The NLC also claimed in a statement that the action of members of NASS was part of 'a conscious ploy by some people to truncate the ongoing electioneering process.'

The statement, signed by the NLC General Secretary, Dr. Peter Ozo-Eson, read:  'The NLC condemns in strong terms the removal of wages from the Exclusive List to the Concurrent List by the NASS, in the on-going fourth amendment exercise to the 1999 Constitution.

'We at the Congress see the removal of wages from the Exclusive List as an act of treachery masterminded by conservative governors and their cohorts in the NASS which will do the polity no good.

'We wish to state in no uncertain terms that the Congress will mobilize its members to resist this move to scrap the NMW. We recall that last year our national campaign and mobilization on this subject matter was suspended at the instance of the leadership of the Senate which promised to revisit the issue now that they are better informed.

''We recall paying tribute to the House of Representatives, which in its wisdom did not contemplate removing Wages from the Exclusive List. It is also worth recalling that the just concluded National Conference retained Wages on the Exclusive List in deference to the logic of the argument for the necessity of maintaining wages on the Exclusive List.

'We have generated and circulated enough literature on this subject matter and we are completely at a loss as to the rationale for this turn-around. We advise the NASS to hearken to the voice of reason and the voice of the people by urgently retracing their steps because the consequences of their action could be dire for the nation.

'We have explained as often as necessary that the basic rationale for the fixing of a minimum wage is to ensure that employees, particularly the unorganised and unskilled, are not exploited by their employers to the extent that their pay becomes so low that it creates a pool of the working poor. ''Minimum wage laws are in force in approximately 90 percent of the countries of the world today. Why would Nigeria leave this group for the negative 10 percent?

'One of the implications of this amendment is the jettisoning by the NASS of the concept of a national minimum wage as enshrined in the 1999 Constitution (item 34 of the Second Schedule). What this means is that every individual employer will determine it's minimum wage.

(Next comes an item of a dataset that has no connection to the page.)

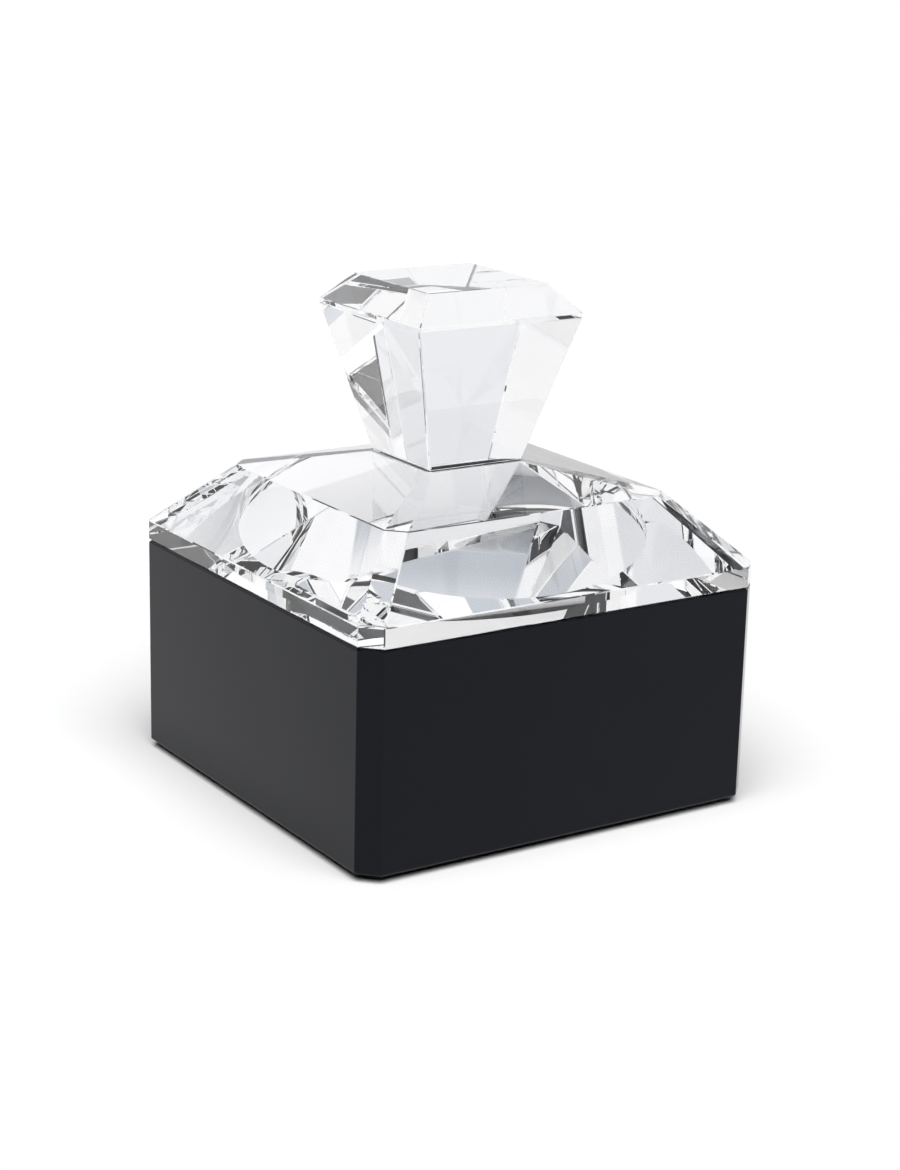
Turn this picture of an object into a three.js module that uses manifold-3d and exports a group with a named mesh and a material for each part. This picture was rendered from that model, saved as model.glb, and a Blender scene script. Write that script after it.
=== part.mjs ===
// Vanity trinket box: a black crystal block with a round well, under a faceted clear crystal lid
// that carries a diamond-cut knob. Millimetres, +Z up, origin at the centre of the footprint,
// on the surface that the box stands on.
import * as THREE from 'three';
import { mergeVertices } from 'three/addons/utils/BufferGeometryUtils.js';
import Module from 'manifold-3d';

const wasm = await Module();
wasm.setup();

// ---------------------------------------------------------------- driving dimensions, mm

// Black crystal base block
const baseWidth = 100;          // across flats, both ways
const baseHeight = 48.3;        // the block alone, without its foot pads
const cornerCut = 3.9;          // leg of the 45 degree cut on each upright corner, base and lid alike
const baseArris = 0.5;          // polished bevel round the base's upper and lower rims

// Round well, core-drilled into the base
const wellWall = 8.25;          // thinnest stretch of wall, midway along each side
const wellDepth = 38;
const wellFloorRadius = 3;      // fillet between the well's wall and its floor
const wellMouthBevel = 0.6;     // polished bevel round the well's mouth

// Lid: upright girdle, steep crown up to a break line, shallow roof up to the knob's seat
const lidOverhang = 0;          // how far the lid's girdle stands out past the base on each side
const girdleHeight = 4.4;
const breakWidth = 70.8;        // across flats at the break line
const breakCornerCut = 3.7;
const crownRise = 14.4;         // from the girdle's upper edge to the break line
const roofRise = 5.1;           // from the break line to the knob's seat
const seatLedge = 0.8;          // flat left showing round the knob's foot
const seatCornerCut = 1.6;

// Locating disc, bonded under the lid
const discHeight = 2.4;
const discClearance = 1.5;      // radial play in the well
const discBevel = 0.5;

// Diamond-cut knob, square in plan
const knobFootWidth = 24;
const knobGirdleWidth = 41.5;
const knobTableWidth = 30.5;
const knobPavilionRise = 31.9;  // from the foot to the girdle's lower edge
const knobGirdleHeight = 1;
const knobCrownRise = 6;
const knobArris = 0.4;          // leg of the bevel on the knob's upright edges

// Clear foot pads
const padDiameter = 8;
const padHeight = 1.5;
const padInset = 12;            // from each side of the base to a pad's centre
const padCrown = 0.6;           // rounding between a pad's side and the face it rests on

// Gaps and joints between pieces
const lidSeatGap = 0.2;         // between the base's rim and the lid's flat underside
const bondGap = 0.3;            // space that each layer of clear adhesive fills
const bondSkin = 0.02;          // left between an adhesive layer and the crystal on each side of it

const roundSteps = 96;          // segments of every large round form
const padSteps = 32;
const filletSteps = 6;

// ---------------------------------------------------------------- heights, from the surface up

const baseBottom = padHeight;
const baseTop = baseBottom + baseHeight;
const wellFloor = baseTop - wellDepth;
const lidBottom = baseTop + lidSeatGap;
const girdleTop = lidBottom + girdleHeight;
const breakLevel = girdleTop + crownRise;
const seatLevel = breakLevel + roofRise;
const knobBottom = seatLevel + bondGap;
const discTop = lidBottom - bondGap;

// ---------------------------------------------------------------- materials

const blackCrystal = { color: 0x1b1a1e, roughness: 0.06, metalness: 0 };
const clearCrystal = { color: 0xf1f3f6, roughness: 0.02, metalness: 0 };
const clearAdhesive = { color: 0xe9ecee, roughness: 0.1, metalness: 0 };
const clearSilicone = { color: 0xdfe1e0, roughness: 0.35, metalness: 0 };

const box = new THREE.Group();

function addPiece(name, geometry, look, position = [0, 0, 0]) {
  const mesh = new THREE.Mesh(geometry, new THREE.MeshStandardMaterial({ ...look, flatShading: true }));
  mesh.name = name;
  mesh.position.set(...position);
  box.add(mesh);
}

// ---------------------------------------------------------------- shapes

// The eight corners of a square of the given width whose corners are cut off at 45 degrees.
function cutSquare({ z, width, corner }) {
  const side = width / 2;
  const start = side - corner;
  return [
    [side, -start], [side, start], [start, side], [-start, side],
    [-side, start], [-side, -start], [-start, -side], [start, -side],
  ].map(([x, y]) => [x, y, z]);
}

// A block with flat facets between cut squares stacked one over another.
function facetedBlock(sections) {
  const rings = sections.map(cutSquare);
  const sides = rings[0].length;
  const triangles = [];
  for (let level = 0; level + 1 < rings.length; level++) {
    for (let i = 0; i < sides; i++) {
      const low = level * sides;
      const high = low + sides;
      const next = (i + 1) % sides;
      triangles.push(low + i, low + next, high + next, low + i, high + next, high + i);
    }
  }
  const top = (rings.length - 1) * sides;
  for (let i = 1; i + 1 < sides; i++) {
    triangles.push(0, i + 1, i, top, top + i, top + i + 1);
  }
  const geometry = new THREE.BufferGeometry();
  geometry.setAttribute('position', new THREE.Float32BufferAttribute(rings.flat(2), 3));
  geometry.setIndex(triangles);
  geometry.computeVertexNormals();
  return geometry;
}

// A solid of revolution about Z. The profile runs from the axis, outwards and up, and back to the axis.
function turned(profile, steps) {
  const points = profile.map(([radius, z]) => new THREE.Vector2(radius, z));
  return new THREE.LatheGeometry(points, steps).rotateX(Math.PI / 2);
}

// Points on a quarter circle about (radius, z), from one angle to the next in degrees.
function arc(centreRadius, centreZ, radius, fromDegrees, toDegrees) {
  const points = [];
  for (let i = 0; i <= filletSteps; i++) {
    const angle = THREE.MathUtils.degToRad(fromDegrees + (toDegrees - fromDegrees) * i / filletSteps);
    points.push([centreRadius + radius * Math.cos(angle), centreZ + radius * Math.sin(angle)]);
  }
  return points;
}

function toSolid(geometry) {
  const bare = geometry.clone();
  bare.deleteAttribute('normal');
  bare.deleteAttribute('uv');
  const merged = mergeVertices(bare, 1e-4);
  const mesh = new wasm.Mesh({
    numProp: 3,
    vertProperties: new Float32Array(merged.attributes.position.array),
    triVerts: new Uint32Array(merged.index.array),
  });
  return new wasm.Manifold(mesh);
}

function toGeometry(solid) {
  const mesh = solid.getMesh();
  const geometry = new THREE.BufferGeometry();
  geometry.setAttribute('position', new THREE.Float32BufferAttribute(mesh.vertProperties, 3));
  geometry.setIndex(new THREE.BufferAttribute(mesh.triVerts, 1));
  geometry.computeVertexNormals();
  return geometry;
}

// ---------------------------------------------------------------- base block and its well

const baseBlock = facetedBlock([
  { z: baseBottom, width: baseWidth - 2 * baseArris, corner: cornerCut },
  { z: baseBottom + baseArris, width: baseWidth, corner: cornerCut },
  { z: baseTop - baseArris, width: baseWidth, corner: cornerCut },
  { z: baseTop, width: baseWidth - 2 * baseArris, corner: cornerCut },
]);

const wellRadius = baseWidth / 2 - wellWall;
const drillTop = baseTop + 1;   // the drilled shape runs out past the rim
const drilledWell = turned([
  [0, wellFloor],
  ...arc(wellRadius - wellFloorRadius, wellFloor + wellFloorRadius, wellFloorRadius, -90, 0),
  [wellRadius, baseTop - wellMouthBevel],
  [wellRadius + wellMouthBevel, baseTop],
  [wellRadius + wellMouthBevel, drillTop],
  [0, drillTop],
], roundSteps);

addPiece('base_block', toGeometry(toSolid(baseBlock).subtract(toSolid(drilledWell))), blackCrystal);

// ---------------------------------------------------------------- foot pads

const padRadius = padDiameter / 2;
const footPad = turned([
  [0, 0],
  ...arc(padRadius - padCrown, padCrown, padCrown, -90, 0),
  [padRadius, padHeight],
  [0, padHeight],
], padSteps);

const padReach = baseWidth / 2 - padInset;
const padPlaces = {
  foot_pad_front_left: [-padReach, -padReach, 0],
  foot_pad_front_right: [padReach, -padReach, 0],
  foot_pad_back_left: [-padReach, padReach, 0],
  foot_pad_back_right: [padReach, padReach, 0],
};
for (const [name, place] of Object.entries(padPlaces)) {
  addPiece(name, footPad.clone(), clearSilicone, place);
}

// ---------------------------------------------------------------- lid

const lidWidth = baseWidth + 2 * lidOverhang;
const seatWidth = knobFootWidth + 2 * seatLedge;
const lidCrown = facetedBlock([
  { z: lidBottom, width: lidWidth, corner: cornerCut },
  { z: girdleTop, width: lidWidth, corner: cornerCut },
  { z: breakLevel, width: breakWidth, corner: breakCornerCut },
  { z: seatLevel, width: seatWidth, corner: seatCornerCut },
]);
addPiece('lid_crown', lidCrown, clearCrystal);

// ---------------------------------------------------------------- locating disc and its adhesive

const discRadius = wellRadius - discClearance;
const locatingDisc = turned([
  [0, discTop - discHeight],
  [discRadius - discBevel, discTop - discHeight],
  [discRadius, discTop - discHeight + discBevel],
  [discRadius, discTop],
  [0, discTop],
], roundSteps);
addPiece('locating_disc', locatingDisc, clearCrystal);

const discBond = turned([
  [0, discTop + bondSkin],
  [discRadius, discTop + bondSkin],
  [discRadius, lidBottom - bondSkin],
  [0, lidBottom - bondSkin],
], roundSteps);
addPiece('disc_bond', discBond, clearAdhesive);

// ---------------------------------------------------------------- knob and its adhesive

const knobGirdleLow = knobBottom + knobPavilionRise;
const knobGirdleHigh = knobGirdleLow + knobGirdleHeight;
const knob = facetedBlock([
  { z: knobBottom, width: knobFootWidth, corner: knobArris },
  { z: knobGirdleLow, width: knobGirdleWidth, corner: knobArris },
  { z: knobGirdleHigh, width: knobGirdleWidth, corner: knobArris },
  { z: knobGirdleHigh + knobCrownRise, width: knobTableWidth, corner: knobArris },
]);
addPiece('knob', knob, clearCrystal);

const knobBond = facetedBlock([
  { z: seatLevel + bondSkin, width: knobFootWidth, corner: knobArris },
  { z: knobBottom - bondSkin, width: knobFootWidth, corner: knobArris },
]);
addPiece('knob_bond', knobBond, clearAdhesive);

export default box;
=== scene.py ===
import math

import bmesh
import bpy
from mathutils import Matrix, Vector
from mathutils.geometry import delaunay_2d_cdt


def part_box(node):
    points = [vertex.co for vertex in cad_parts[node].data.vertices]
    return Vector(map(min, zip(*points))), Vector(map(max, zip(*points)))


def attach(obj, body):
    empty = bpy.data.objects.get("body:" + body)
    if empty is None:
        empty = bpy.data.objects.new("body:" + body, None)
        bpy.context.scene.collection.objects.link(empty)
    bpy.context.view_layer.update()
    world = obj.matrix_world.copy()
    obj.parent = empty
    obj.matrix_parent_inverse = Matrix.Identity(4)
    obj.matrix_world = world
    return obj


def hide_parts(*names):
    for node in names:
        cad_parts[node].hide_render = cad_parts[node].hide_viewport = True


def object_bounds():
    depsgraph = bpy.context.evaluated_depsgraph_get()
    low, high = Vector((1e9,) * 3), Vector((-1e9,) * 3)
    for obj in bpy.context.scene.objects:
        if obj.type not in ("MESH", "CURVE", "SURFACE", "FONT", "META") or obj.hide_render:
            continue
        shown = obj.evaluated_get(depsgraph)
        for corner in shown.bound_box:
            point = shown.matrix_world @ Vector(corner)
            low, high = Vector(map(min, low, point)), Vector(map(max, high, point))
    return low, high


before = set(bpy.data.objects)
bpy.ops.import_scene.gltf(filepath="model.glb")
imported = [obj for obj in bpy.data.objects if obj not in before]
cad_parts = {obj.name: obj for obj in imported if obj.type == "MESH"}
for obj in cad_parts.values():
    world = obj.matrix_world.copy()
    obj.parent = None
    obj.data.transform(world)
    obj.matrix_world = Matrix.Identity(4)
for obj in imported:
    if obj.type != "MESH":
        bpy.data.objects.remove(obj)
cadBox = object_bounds()
scene = bpy.context.scene
mm = 0.001
same = 0.01 * mm  # two coordinates closer than this are one
mixA, mixB, mixResult = 6, 7, 2  # a Mix node's colour sockets, by number: others have the same names
ownFinish, bondedFinish = 0, 1  # which of a crystal piece's two materials a face takes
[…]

This is extremely retrogressive and dangerous.

''The other implication is that it will turn the wage determination process in states into a legislative exercise instead of the universal best practice model of collective bargaining as enshrined in the ILO Convention on Collective Bargaining and Convention on the Right to Organise and Collective Bargaining.'

''In light of the foregoing, the Congress believes the removal is a deliberate and calculated attempt to move us from the working poor to the slave-poor. We also believe it is a conscious ploy by some people to truncate the on-going electioneering process.

'An emergency NEC has been convened for Monday, October 27, to mobilize workers for further action. We appeal to the Nigerian people to show understanding in the event of fall-outs from our proposed action.'

Similarly, TUC in a statement by its President and Secretary General, Bobboi Kaigama, and Musa Lawal respectively, said:   'We have written and intimated them on global trends and best practices on the issue. For instance, in the United States of America, the Congress exclusively legislates on minimum wage.

'Indeed, only recently, the newly elected Councillors in Seattle, Professor Sawant, sponsored a bye-law proposing $15,000 national minimum wage which is well above the present national minimum wage of that country.

'The timing of the decision, so close to the preparation for general elections in 2015, might actually be an attempt by the unscrupulous characters to provoke a national industrial crisis at a time when the nation is barely managing to cope with ongoing ones.

'Nevertheless, unless the Senate wisely reverses its decision pronto, we, as Nigerian workers, shall not hesitate to resort to that option.

'The decision is a surreptitious attempt to sound the death knell of the Nigerian labour movement by undermining, emasculating and fragmenting it into much smaller, ineffective units with no national voice but only functional within the states and at the mercy of the state governors.

''The fundamental underlying the principle for the fixing of national minimum wage is to ensure that workers, especially the non-unionised and unskilled, are not exploited by their employers to the extent that the worker's take-home pay cannot sustain him.

'Therefore, the need for uniform, national minimum wage cannot be over-emphasized, as it is one of the vital ingredients for decent work and decent living for every Nigerian worker. Thus we shall not allow anyone to turn us to slaves in our own land.

''TUC calls on the Senate to immediately reverse that stupendous decision or face a long drawn-out mass protest of unprecedented dimension. This decision is wicked, unpatriotic and grossly irresponsible and must never see the light of day.

'The position of labour and the Nigerian people has been well communicated to both arms of the NASS at various times, but it is evident that the senators have chosen to turn deaf ears to the voice of reason.

'Perhaps a protracted general strike will jolt them to reality and put an end to their wilful war against the people of this country. If that is what they want, we shall readily oblige them. Those who have ears let them hear.' - Vanguard.